### Task material
%%

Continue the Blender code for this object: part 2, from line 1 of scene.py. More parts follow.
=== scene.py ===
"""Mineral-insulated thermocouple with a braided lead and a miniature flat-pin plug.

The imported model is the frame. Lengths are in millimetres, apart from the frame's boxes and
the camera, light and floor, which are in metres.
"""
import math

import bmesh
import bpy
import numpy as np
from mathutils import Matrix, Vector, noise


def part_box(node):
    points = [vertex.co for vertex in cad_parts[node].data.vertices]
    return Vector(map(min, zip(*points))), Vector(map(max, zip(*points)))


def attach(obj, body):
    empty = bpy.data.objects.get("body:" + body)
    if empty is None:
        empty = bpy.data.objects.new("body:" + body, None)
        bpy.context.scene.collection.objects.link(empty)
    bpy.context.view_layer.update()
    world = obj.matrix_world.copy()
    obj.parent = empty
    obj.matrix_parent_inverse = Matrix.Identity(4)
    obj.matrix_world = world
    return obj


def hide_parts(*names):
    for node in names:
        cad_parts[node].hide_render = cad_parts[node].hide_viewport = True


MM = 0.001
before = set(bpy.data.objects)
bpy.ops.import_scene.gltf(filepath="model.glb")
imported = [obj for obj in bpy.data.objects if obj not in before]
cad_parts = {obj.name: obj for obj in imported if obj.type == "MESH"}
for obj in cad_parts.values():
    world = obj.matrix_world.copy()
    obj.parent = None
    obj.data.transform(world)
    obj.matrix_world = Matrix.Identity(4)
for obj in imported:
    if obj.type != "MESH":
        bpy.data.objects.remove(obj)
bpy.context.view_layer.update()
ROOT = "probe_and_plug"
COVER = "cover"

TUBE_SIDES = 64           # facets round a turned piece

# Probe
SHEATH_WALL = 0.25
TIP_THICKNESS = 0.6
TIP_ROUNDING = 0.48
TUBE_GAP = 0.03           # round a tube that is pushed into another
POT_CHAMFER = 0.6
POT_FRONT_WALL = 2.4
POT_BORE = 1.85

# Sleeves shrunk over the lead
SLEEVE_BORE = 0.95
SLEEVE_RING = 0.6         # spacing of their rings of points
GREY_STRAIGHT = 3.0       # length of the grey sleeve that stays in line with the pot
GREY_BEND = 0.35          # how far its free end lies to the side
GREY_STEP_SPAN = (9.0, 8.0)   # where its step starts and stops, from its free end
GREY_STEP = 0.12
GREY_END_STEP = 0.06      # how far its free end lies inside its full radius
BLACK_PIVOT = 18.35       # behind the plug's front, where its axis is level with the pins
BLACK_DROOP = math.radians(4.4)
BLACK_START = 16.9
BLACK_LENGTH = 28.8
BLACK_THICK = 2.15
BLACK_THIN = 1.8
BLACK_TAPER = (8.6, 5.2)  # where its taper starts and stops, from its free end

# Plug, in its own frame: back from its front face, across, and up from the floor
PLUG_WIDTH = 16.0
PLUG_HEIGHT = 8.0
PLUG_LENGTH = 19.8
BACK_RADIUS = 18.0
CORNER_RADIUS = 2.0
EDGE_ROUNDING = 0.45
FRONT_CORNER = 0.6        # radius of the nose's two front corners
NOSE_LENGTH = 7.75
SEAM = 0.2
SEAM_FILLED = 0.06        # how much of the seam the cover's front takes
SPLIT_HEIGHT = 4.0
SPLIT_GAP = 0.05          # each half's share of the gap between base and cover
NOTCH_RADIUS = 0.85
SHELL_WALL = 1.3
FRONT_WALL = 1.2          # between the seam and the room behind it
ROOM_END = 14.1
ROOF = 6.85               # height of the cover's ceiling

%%
%%

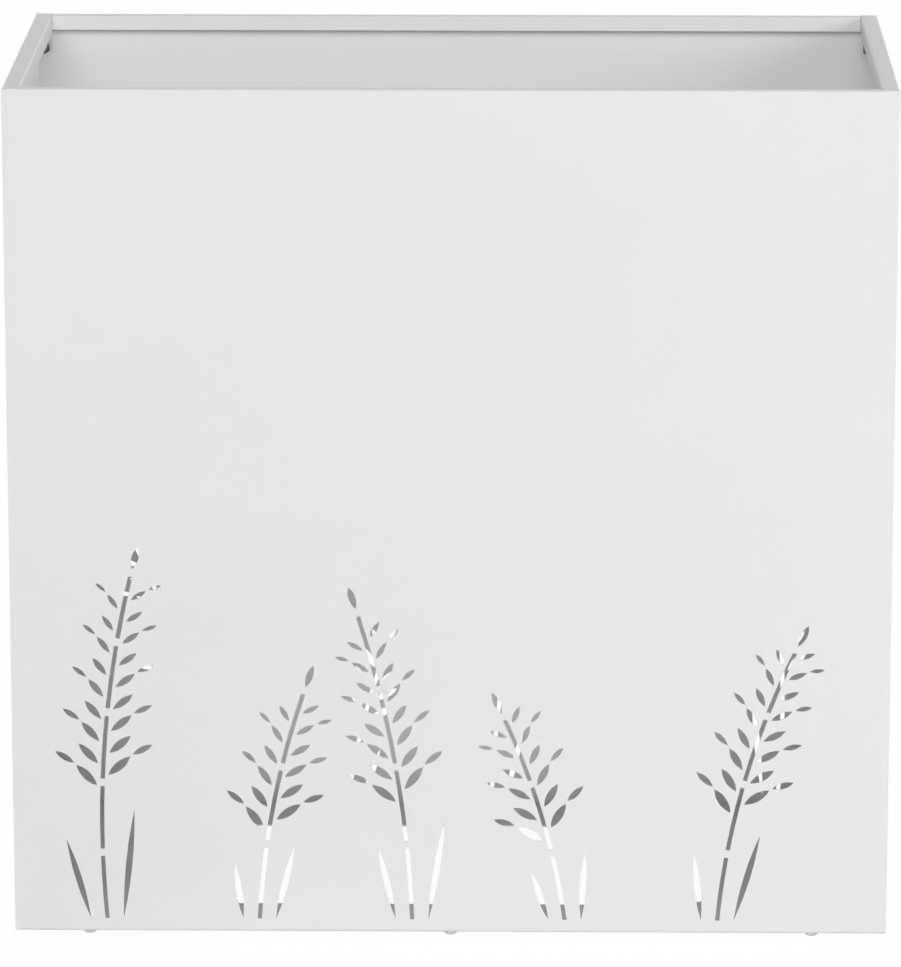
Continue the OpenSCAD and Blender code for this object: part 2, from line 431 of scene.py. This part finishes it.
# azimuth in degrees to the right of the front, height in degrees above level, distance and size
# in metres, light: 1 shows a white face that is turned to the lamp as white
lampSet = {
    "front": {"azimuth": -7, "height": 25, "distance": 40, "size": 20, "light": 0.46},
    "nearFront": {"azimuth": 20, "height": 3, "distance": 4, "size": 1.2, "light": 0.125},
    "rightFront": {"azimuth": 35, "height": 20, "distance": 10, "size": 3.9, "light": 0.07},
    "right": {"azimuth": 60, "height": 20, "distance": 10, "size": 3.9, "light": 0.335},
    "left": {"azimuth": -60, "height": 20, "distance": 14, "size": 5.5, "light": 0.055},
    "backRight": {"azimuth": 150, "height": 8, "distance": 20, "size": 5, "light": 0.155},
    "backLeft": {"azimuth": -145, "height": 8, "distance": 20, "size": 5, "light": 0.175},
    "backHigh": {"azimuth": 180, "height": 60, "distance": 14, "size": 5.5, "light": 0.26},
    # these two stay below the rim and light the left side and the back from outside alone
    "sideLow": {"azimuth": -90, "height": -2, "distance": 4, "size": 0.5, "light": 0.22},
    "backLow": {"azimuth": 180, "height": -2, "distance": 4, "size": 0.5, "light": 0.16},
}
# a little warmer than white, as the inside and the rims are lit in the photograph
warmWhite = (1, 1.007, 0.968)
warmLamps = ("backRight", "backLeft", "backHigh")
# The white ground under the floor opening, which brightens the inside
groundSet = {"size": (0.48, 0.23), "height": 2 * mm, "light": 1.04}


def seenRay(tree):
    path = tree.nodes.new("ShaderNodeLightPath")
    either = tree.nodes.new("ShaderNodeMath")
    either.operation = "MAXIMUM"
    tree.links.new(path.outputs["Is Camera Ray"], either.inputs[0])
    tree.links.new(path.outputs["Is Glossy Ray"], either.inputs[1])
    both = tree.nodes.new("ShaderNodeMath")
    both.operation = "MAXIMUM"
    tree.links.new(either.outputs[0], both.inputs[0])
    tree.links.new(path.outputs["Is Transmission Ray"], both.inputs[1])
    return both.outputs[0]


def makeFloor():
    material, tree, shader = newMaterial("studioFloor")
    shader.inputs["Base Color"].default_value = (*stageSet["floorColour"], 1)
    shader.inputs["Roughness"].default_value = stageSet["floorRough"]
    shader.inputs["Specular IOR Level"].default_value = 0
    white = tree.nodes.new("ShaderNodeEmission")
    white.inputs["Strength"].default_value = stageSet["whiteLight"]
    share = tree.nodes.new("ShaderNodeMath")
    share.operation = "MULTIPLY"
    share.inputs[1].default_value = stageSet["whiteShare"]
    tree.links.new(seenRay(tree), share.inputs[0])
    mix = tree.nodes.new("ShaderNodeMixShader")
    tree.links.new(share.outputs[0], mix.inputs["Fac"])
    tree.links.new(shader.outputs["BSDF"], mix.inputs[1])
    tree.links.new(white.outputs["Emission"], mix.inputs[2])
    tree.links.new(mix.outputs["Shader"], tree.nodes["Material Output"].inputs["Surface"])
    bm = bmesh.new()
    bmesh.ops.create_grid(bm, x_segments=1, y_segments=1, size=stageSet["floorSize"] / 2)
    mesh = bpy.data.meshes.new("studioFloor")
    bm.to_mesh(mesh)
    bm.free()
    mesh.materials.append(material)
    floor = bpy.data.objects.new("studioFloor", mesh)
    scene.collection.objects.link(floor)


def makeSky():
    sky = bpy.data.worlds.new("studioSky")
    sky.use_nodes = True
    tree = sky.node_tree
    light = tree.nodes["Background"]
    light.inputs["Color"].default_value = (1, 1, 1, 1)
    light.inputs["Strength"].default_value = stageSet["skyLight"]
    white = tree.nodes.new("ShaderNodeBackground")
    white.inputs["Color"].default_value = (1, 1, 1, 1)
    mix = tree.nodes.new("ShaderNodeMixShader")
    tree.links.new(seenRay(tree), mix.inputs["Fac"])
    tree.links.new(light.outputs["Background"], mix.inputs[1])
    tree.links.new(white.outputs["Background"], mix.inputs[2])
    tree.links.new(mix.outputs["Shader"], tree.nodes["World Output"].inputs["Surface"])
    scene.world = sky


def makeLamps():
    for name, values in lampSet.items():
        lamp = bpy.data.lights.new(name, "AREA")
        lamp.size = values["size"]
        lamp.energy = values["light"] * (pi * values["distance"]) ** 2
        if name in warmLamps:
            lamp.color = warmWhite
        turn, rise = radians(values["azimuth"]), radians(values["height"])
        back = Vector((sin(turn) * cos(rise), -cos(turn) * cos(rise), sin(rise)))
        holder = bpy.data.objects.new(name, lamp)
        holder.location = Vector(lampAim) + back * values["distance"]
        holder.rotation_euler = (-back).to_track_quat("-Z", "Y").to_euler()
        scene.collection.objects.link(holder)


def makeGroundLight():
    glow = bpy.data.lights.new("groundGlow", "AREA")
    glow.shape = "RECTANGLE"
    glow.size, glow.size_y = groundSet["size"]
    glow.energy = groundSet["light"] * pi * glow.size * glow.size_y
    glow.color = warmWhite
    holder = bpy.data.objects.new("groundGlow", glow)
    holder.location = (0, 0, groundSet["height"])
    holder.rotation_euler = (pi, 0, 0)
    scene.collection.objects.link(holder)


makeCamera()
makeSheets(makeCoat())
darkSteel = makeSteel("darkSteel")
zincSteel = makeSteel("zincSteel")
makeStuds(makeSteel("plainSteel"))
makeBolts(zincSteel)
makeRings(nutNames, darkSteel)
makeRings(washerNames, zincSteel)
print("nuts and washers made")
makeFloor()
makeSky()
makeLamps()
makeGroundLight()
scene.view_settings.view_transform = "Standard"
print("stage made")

%%
%%

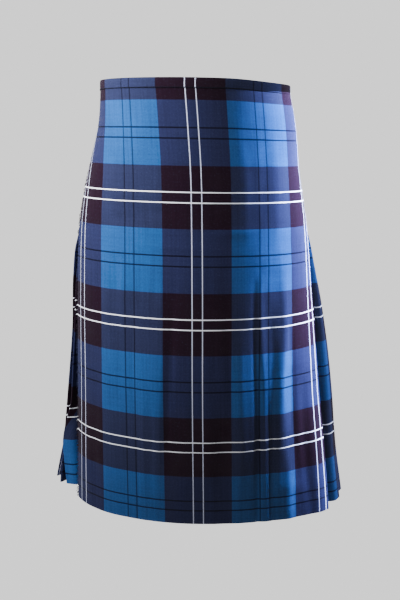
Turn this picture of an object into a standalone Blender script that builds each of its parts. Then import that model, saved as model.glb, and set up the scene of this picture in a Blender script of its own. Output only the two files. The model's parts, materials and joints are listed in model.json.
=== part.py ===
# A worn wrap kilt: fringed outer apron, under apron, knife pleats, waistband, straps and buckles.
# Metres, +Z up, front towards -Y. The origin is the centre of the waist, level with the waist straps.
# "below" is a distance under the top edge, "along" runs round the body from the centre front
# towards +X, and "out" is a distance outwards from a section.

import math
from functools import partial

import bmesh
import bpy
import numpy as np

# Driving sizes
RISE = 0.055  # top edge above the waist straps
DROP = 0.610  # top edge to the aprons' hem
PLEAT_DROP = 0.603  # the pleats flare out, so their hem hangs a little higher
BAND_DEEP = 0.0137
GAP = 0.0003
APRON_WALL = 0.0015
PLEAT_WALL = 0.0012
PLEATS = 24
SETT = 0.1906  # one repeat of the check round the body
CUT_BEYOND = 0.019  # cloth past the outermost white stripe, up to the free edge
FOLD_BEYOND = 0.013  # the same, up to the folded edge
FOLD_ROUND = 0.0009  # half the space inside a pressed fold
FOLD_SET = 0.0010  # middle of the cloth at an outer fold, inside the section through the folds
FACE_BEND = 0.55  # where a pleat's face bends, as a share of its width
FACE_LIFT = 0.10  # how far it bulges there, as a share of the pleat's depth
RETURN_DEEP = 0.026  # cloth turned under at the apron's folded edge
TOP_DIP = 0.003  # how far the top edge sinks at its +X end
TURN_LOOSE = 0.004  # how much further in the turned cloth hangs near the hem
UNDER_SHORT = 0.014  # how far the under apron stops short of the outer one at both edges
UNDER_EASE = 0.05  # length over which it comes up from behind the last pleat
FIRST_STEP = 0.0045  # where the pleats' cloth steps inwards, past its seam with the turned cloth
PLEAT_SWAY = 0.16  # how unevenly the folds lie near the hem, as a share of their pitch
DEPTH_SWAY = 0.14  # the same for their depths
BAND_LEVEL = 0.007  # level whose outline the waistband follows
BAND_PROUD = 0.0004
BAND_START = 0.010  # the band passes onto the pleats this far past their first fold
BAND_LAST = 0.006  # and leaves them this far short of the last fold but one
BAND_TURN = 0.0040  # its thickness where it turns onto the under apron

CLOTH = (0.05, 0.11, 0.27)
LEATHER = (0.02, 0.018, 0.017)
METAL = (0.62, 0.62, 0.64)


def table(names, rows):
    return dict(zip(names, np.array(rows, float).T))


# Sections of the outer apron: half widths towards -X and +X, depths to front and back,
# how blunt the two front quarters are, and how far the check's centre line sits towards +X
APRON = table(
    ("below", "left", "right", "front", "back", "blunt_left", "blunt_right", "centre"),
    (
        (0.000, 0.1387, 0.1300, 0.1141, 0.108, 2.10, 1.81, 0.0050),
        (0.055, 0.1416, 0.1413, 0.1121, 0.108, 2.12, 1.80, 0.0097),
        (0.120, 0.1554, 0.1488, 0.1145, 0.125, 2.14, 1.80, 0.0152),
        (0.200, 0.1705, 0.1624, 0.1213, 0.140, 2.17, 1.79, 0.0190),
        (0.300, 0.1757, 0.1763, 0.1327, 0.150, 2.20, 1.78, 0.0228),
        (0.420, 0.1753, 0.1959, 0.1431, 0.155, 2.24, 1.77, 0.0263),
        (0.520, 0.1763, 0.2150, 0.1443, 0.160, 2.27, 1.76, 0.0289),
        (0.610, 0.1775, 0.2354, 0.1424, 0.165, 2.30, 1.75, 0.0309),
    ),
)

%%

### Problem requirements
Reproduce, without alteration, solely the lines beginning at the line that includes "Continue the Blender" and ending at the line that includes "obj.matrix_world = Matrix.Identity(4)", both lines included.

### Response to the exercise
Continue the Blender code for this object: part 2, from line 1 of scene.py. More parts follow.
=== scene.py ===
"""Mineral-insulated thermocouple with a braided lead and a miniature flat-pin plug.

The imported model is the frame. Lengths are in millimetres, apart from the frame's boxes and
the camera, light and floor, which are in metres.
"""
import math

import bmesh
import bpy
import numpy as np
from mathutils import Matrix, Vector, noise


def part_box(node):
    points = [vertex.co for vertex in cad_parts[node].data.vertices]
    return Vector(map(min, zip(*points))), Vector(map(max, zip(*points)))


def attach(obj, body):
    empty = bpy.data.objects.get("body:" + body)
    if empty is None:
        empty = bpy.data.objects.new("body:" + body, None)
        bpy.context.scene.collection.objects.link(empty)
    bpy.context.view_layer.update()
    world = obj.matrix_world.copy()
    obj.parent = empty
    obj.matrix_parent_inverse = Matrix.Identity(4)
    obj.matrix_world = world
    return obj


def hide_parts(*names):
    for node in names:
        cad_parts[node].hide_render = cad_parts[node].hide_viewport = True


MM = 0.001
before = set(bpy.data.objects)
bpy.ops.import_scene.gltf(filepath="model.glb")
imported = [obj for obj in bpy.data.objects if obj not in before]
cad_parts = {obj.name: obj for obj in imported if obj.type == "MESH"}
for obj in cad_parts.values():
    world = obj.matrix_world.copy()
    obj.parent = None
    obj.data.transform(world)
    obj.matrix_world = Matrix.Identity(4)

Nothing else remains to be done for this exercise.